Requirement: Give the lines of the material verbatim, from the first line to the line with "# ---- Housing", including both.
————
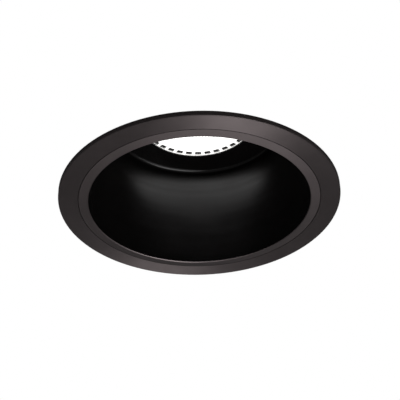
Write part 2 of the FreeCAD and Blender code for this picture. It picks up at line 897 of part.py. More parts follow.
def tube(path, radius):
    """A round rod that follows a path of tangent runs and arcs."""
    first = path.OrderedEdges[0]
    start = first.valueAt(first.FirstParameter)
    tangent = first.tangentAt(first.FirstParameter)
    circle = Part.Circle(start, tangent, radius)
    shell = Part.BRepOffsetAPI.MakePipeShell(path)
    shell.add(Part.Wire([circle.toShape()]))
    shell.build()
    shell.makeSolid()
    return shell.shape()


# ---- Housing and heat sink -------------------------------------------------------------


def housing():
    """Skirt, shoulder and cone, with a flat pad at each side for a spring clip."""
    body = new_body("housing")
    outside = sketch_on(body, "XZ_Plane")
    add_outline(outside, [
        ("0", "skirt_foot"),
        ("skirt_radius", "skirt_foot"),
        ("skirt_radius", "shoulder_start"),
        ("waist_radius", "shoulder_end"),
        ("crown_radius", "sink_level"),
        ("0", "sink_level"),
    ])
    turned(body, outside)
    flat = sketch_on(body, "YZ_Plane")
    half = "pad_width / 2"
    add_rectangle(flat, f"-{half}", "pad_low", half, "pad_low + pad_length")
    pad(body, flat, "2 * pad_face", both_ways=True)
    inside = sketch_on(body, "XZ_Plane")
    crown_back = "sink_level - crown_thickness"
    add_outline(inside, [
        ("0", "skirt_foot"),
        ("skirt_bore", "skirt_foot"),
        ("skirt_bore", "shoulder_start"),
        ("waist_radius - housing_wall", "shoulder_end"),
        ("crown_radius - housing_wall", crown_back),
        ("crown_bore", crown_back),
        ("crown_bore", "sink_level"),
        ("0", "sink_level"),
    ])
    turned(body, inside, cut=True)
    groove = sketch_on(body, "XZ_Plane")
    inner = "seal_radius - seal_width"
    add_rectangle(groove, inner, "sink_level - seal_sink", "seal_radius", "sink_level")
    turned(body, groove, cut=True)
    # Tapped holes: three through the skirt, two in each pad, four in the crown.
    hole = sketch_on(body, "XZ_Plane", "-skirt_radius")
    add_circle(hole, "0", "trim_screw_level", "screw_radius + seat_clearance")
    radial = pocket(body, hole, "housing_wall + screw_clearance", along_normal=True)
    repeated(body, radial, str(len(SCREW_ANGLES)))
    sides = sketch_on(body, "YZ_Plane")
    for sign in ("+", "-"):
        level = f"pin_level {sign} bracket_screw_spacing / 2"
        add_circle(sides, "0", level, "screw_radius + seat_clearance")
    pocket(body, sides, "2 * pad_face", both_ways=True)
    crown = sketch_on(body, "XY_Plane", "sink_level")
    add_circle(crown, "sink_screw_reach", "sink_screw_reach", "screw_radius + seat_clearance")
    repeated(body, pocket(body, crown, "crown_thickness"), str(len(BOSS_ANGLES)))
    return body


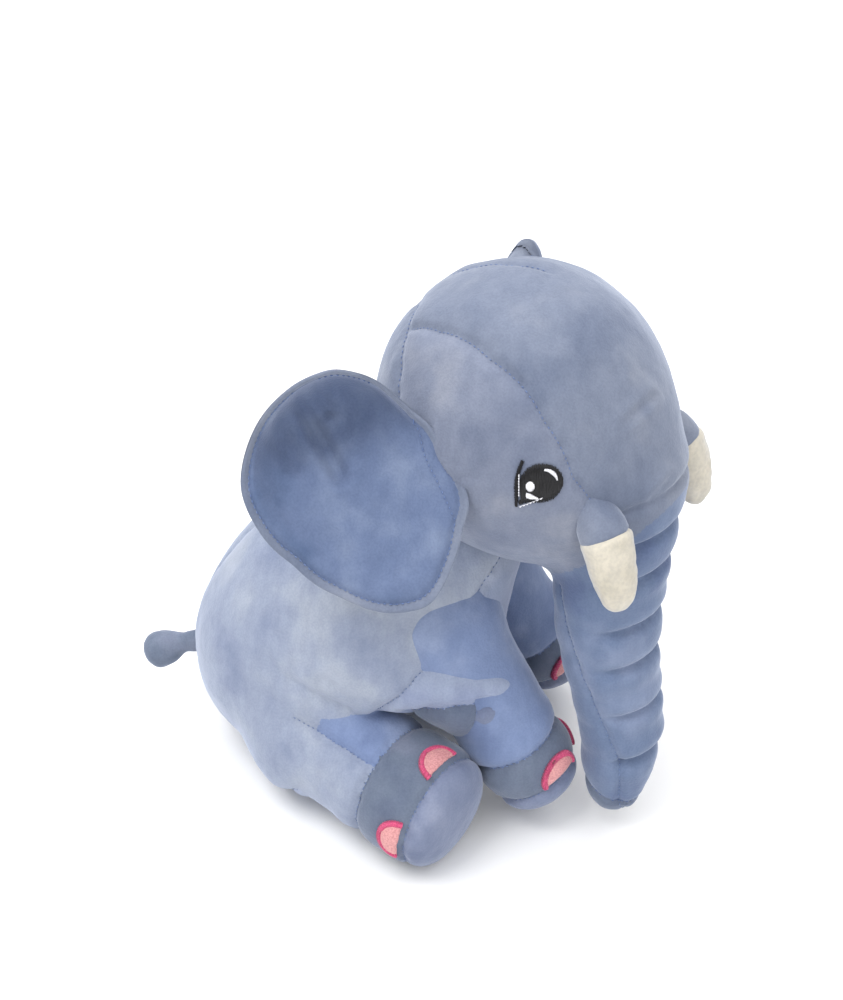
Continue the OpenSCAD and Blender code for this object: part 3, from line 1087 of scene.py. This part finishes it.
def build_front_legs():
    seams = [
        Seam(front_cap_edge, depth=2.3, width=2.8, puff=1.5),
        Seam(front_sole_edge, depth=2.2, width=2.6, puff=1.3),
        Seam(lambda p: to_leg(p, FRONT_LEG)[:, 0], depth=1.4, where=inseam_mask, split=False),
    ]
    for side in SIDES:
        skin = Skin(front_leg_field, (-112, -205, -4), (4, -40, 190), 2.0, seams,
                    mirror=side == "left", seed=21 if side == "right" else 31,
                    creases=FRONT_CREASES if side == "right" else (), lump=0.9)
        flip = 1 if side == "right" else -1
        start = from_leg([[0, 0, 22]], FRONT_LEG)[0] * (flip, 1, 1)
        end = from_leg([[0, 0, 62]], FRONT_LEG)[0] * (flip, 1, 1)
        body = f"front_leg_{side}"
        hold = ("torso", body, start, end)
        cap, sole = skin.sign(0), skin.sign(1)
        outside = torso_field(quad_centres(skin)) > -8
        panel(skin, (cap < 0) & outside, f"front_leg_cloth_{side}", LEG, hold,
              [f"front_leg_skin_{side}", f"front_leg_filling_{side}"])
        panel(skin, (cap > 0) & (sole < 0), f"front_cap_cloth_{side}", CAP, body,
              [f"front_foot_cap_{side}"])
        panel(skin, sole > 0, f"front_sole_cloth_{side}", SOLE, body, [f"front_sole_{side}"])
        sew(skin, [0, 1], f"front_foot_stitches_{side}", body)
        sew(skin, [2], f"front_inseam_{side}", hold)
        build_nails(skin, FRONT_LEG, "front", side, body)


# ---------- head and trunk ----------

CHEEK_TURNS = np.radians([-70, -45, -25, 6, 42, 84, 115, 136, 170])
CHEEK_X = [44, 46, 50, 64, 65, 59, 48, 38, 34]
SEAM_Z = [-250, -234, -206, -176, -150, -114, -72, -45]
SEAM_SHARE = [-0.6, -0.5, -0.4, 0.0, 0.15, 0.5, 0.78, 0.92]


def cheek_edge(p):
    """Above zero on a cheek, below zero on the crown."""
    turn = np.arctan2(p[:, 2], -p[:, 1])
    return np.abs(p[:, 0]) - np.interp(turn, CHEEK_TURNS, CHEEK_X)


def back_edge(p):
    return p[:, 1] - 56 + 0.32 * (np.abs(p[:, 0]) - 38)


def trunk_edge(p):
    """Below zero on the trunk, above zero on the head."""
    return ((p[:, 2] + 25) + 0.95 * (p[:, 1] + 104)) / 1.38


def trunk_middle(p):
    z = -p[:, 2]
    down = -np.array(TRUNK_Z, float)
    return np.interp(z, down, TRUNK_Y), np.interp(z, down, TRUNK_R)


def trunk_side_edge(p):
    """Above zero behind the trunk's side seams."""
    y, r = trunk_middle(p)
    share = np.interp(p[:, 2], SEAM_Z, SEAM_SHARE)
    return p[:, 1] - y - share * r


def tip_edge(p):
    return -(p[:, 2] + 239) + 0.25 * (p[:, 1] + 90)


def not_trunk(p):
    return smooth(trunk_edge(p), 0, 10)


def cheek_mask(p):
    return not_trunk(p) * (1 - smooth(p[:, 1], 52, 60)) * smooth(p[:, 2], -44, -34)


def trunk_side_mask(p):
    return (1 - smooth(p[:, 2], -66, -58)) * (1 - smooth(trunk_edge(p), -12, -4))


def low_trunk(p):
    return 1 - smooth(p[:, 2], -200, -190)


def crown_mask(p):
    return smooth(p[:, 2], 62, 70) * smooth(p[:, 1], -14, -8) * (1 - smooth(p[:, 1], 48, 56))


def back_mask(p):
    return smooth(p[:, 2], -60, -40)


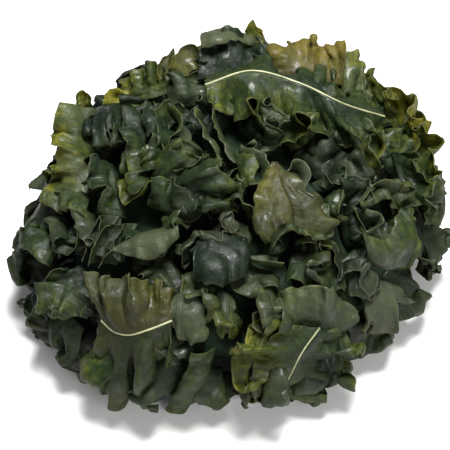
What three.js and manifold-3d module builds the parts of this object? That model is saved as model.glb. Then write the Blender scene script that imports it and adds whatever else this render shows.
————
Task answer:
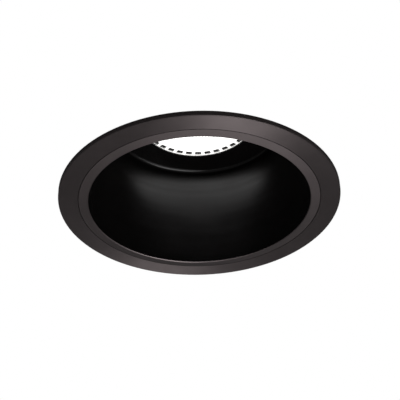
Write part 2 of the FreeCAD and Blender code for this picture. It picks up at line 897 of part.py. More parts follow.
def tube(path, radius):
    """A round rod that follows a path of tangent runs and arcs."""
    first = path.OrderedEdges[0]
    start = first.valueAt(first.FirstParameter)
    tangent = first.tangentAt(first.FirstParameter)
    circle = Part.Circle(start, tangent, radius)
    shell = Part.BRepOffsetAPI.MakePipeShell(path)
    shell.add(Part.Wire([circle.toShape()]))
    shell.build()
    shell.makeSolid()
    return shell.shape()


# ---- Housing and heat sink -------------------------------------------------------------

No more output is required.